**Written exercise**
In the records below, find the line containing "The FreeCAD and" and the line containing "for a in np.linspace(0, TURN, 25)]"; please repeat exactly the lines from one to the other, both included, and nothing more.

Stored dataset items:

+-------+

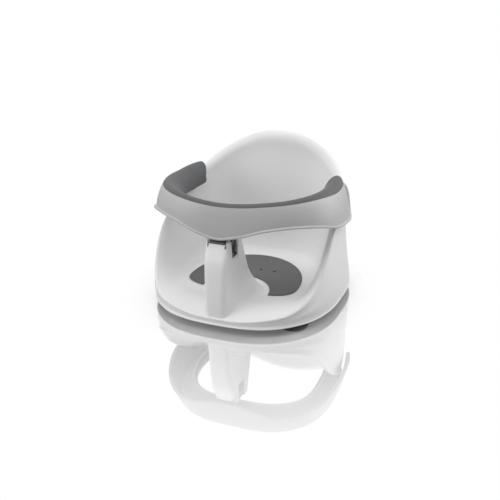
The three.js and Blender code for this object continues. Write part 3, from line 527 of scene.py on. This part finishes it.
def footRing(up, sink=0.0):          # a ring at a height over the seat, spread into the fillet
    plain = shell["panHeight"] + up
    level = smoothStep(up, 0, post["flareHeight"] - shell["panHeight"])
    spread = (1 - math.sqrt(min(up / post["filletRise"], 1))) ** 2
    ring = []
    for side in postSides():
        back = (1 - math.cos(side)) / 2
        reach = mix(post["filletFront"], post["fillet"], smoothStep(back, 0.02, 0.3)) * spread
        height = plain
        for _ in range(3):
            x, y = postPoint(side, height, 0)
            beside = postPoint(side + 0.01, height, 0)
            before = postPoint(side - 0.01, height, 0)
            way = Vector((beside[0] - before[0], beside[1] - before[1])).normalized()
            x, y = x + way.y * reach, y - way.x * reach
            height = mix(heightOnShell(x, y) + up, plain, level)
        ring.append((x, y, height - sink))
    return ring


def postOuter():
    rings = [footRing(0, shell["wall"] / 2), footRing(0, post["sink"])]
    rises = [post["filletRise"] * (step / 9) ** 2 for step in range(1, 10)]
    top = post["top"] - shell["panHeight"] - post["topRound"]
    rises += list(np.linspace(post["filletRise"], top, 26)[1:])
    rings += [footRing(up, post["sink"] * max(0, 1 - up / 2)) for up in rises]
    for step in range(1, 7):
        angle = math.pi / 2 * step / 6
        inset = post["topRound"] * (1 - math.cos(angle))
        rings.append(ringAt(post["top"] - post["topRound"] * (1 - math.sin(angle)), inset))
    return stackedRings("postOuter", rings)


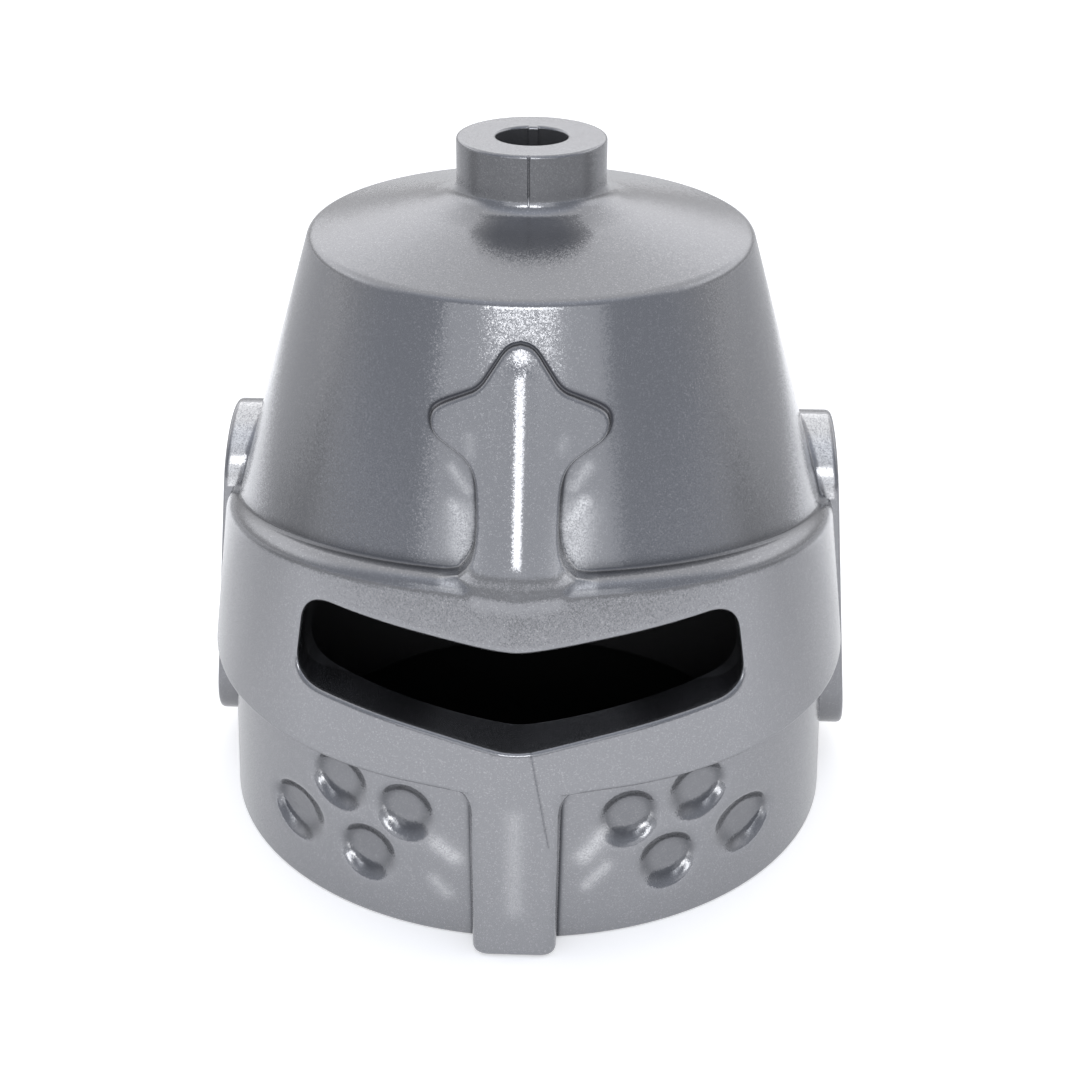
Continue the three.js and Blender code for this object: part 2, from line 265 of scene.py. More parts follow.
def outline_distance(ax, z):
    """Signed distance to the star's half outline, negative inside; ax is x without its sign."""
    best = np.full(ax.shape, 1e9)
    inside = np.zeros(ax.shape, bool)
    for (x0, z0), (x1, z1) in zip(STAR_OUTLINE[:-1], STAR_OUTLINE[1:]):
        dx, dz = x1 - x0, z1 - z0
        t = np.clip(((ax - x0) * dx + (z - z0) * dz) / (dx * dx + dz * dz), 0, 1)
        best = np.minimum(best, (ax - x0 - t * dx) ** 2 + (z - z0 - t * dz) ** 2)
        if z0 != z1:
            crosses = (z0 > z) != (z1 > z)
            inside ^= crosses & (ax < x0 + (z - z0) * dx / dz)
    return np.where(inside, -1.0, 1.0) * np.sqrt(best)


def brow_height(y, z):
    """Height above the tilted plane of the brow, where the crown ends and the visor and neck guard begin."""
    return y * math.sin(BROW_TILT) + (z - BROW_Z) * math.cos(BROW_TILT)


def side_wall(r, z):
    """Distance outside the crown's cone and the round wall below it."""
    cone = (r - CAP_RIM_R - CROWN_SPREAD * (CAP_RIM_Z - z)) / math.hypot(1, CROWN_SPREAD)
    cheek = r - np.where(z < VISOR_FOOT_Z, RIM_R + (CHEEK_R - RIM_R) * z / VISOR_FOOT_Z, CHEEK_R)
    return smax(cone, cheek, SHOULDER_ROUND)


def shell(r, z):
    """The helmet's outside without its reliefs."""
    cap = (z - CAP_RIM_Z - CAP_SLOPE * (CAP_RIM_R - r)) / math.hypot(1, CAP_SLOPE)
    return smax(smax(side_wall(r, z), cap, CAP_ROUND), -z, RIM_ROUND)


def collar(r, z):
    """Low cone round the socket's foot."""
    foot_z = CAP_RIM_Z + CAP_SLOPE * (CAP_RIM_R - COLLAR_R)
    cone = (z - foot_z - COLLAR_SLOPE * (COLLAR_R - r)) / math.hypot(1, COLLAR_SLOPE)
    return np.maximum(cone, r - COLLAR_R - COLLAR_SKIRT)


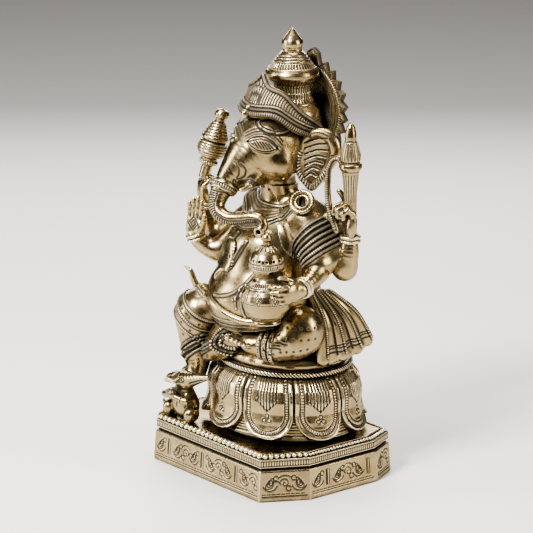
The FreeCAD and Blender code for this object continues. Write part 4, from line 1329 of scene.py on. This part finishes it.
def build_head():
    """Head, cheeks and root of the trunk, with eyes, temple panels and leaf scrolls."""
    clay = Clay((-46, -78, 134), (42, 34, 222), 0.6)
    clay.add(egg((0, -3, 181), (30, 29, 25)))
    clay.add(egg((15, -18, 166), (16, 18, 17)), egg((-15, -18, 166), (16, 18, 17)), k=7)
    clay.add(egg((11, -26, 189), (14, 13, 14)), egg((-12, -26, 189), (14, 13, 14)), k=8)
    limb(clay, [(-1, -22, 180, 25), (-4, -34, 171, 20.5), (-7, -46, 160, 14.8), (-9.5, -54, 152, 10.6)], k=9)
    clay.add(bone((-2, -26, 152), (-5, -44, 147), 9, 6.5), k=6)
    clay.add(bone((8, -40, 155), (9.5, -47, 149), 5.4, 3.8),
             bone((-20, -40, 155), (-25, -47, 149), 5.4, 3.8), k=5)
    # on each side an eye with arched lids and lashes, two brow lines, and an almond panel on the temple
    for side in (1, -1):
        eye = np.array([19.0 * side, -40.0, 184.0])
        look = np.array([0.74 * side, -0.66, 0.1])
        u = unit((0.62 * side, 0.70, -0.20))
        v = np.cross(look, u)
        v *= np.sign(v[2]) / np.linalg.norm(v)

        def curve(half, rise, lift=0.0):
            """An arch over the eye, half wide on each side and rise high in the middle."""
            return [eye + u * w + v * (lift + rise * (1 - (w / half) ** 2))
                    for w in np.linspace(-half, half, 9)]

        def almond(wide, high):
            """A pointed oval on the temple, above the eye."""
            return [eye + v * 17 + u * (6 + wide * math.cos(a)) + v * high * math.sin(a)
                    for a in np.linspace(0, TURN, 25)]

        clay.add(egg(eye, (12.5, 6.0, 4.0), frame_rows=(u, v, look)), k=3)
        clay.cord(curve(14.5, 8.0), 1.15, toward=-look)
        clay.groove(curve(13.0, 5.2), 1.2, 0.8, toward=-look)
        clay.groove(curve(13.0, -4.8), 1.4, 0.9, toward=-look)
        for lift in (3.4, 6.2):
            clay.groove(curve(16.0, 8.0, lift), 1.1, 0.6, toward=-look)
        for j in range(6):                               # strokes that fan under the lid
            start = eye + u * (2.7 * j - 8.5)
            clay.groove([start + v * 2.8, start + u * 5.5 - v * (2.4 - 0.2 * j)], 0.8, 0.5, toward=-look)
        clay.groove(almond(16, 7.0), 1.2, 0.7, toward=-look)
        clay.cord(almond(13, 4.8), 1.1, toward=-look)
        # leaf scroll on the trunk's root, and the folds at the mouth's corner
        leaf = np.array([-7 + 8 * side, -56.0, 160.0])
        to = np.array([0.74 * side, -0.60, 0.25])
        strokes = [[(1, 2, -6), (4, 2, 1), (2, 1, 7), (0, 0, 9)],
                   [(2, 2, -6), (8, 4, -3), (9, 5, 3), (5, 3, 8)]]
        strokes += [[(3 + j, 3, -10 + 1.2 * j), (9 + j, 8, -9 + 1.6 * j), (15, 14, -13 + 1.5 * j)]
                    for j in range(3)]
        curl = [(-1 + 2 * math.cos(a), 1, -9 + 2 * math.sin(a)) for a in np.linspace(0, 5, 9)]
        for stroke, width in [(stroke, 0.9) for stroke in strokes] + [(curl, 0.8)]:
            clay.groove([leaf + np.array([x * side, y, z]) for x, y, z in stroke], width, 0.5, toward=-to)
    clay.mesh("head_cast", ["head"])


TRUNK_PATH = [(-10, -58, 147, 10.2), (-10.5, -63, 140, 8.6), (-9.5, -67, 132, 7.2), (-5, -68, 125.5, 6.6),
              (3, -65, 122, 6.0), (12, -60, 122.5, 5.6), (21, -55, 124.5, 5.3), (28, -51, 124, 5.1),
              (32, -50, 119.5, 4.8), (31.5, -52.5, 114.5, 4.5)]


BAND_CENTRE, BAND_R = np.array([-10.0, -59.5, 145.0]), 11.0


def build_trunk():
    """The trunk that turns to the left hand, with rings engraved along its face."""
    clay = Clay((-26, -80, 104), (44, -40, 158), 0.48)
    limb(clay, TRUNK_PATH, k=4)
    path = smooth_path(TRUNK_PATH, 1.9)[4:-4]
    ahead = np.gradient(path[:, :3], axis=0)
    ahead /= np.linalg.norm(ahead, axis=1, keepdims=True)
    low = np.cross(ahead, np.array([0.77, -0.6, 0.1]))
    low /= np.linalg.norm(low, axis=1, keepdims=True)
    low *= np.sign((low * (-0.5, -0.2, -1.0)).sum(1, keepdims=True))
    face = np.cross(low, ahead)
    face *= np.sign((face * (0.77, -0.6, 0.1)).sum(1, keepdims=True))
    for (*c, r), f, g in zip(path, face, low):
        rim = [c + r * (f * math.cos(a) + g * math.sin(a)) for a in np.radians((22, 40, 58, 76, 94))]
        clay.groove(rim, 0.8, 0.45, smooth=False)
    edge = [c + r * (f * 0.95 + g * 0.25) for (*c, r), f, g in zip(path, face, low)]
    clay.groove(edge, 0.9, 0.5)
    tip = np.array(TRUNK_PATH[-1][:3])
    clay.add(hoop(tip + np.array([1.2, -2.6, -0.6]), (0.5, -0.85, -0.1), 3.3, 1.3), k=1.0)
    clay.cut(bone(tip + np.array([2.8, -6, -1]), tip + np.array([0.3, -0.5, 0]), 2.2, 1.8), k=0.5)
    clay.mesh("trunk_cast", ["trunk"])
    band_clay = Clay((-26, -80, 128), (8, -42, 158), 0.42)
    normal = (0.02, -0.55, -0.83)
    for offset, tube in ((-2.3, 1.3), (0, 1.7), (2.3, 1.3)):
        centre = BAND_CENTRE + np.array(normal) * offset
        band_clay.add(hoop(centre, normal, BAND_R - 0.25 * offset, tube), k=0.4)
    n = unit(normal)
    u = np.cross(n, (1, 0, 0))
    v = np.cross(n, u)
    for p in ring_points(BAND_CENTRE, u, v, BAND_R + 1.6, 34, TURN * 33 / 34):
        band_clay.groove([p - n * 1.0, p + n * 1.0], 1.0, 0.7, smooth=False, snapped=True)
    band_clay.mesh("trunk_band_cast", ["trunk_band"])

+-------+

**Right answer**
The FreeCAD and Blender code for this object continues. Write part 4, from line 1329 of scene.py on. This part finishes it.
def build_head():
    """Head, cheeks and root of the trunk, with eyes, temple panels and leaf scrolls."""
    clay = Clay((-46, -78, 134), (42, 34, 222), 0.6)
    clay.add(egg((0, -3, 181), (30, 29, 25)))
    clay.add(egg((15, -18, 166), (16, 18, 17)), egg((-15, -18, 166), (16, 18, 17)), k=7)
    clay.add(egg((11, -26, 189), (14, 13, 14)), egg((-12, -26, 189), (14, 13, 14)), k=8)
    limb(clay, [(-1, -22, 180, 25), (-4, -34, 171, 20.5), (-7, -46, 160, 14.8), (-9.5, -54, 152, 10.6)], k=9)
    clay.add(bone((-2, -26, 152), (-5, -44, 147), 9, 6.5), k=6)
    clay.add(bone((8, -40, 155), (9.5, -47, 149), 5.4, 3.8),
             bone((-20, -40, 155), (-25, -47, 149), 5.4, 3.8), k=5)
    # on each side an eye with arched lids and lashes, two brow lines, and an almond panel on the temple
    for side in (1, -1):
        eye = np.array([19.0 * side, -40.0, 184.0])
        look = np.array([0.74 * side, -0.66, 0.1])
        u = unit((0.62 * side, 0.70, -0.20))
        v = np.cross(look, u)
        v *= np.sign(v[2]) / np.linalg.norm(v)

        def curve(half, rise, lift=0.0):
            """An arch over the eye, half wide on each side and rise high in the middle."""
            return [eye + u * w + v * (lift + rise * (1 - (w / half) ** 2))
                    for w in np.linspace(-half, half, 9)]

        def almond(wide, high):
            """A pointed oval on the temple, above the eye."""
            return [eye + v * 17 + u * (6 + wide * math.cos(a)) + v * high * math.sin(a)
                    for a in np.linspace(0, TURN, 25)]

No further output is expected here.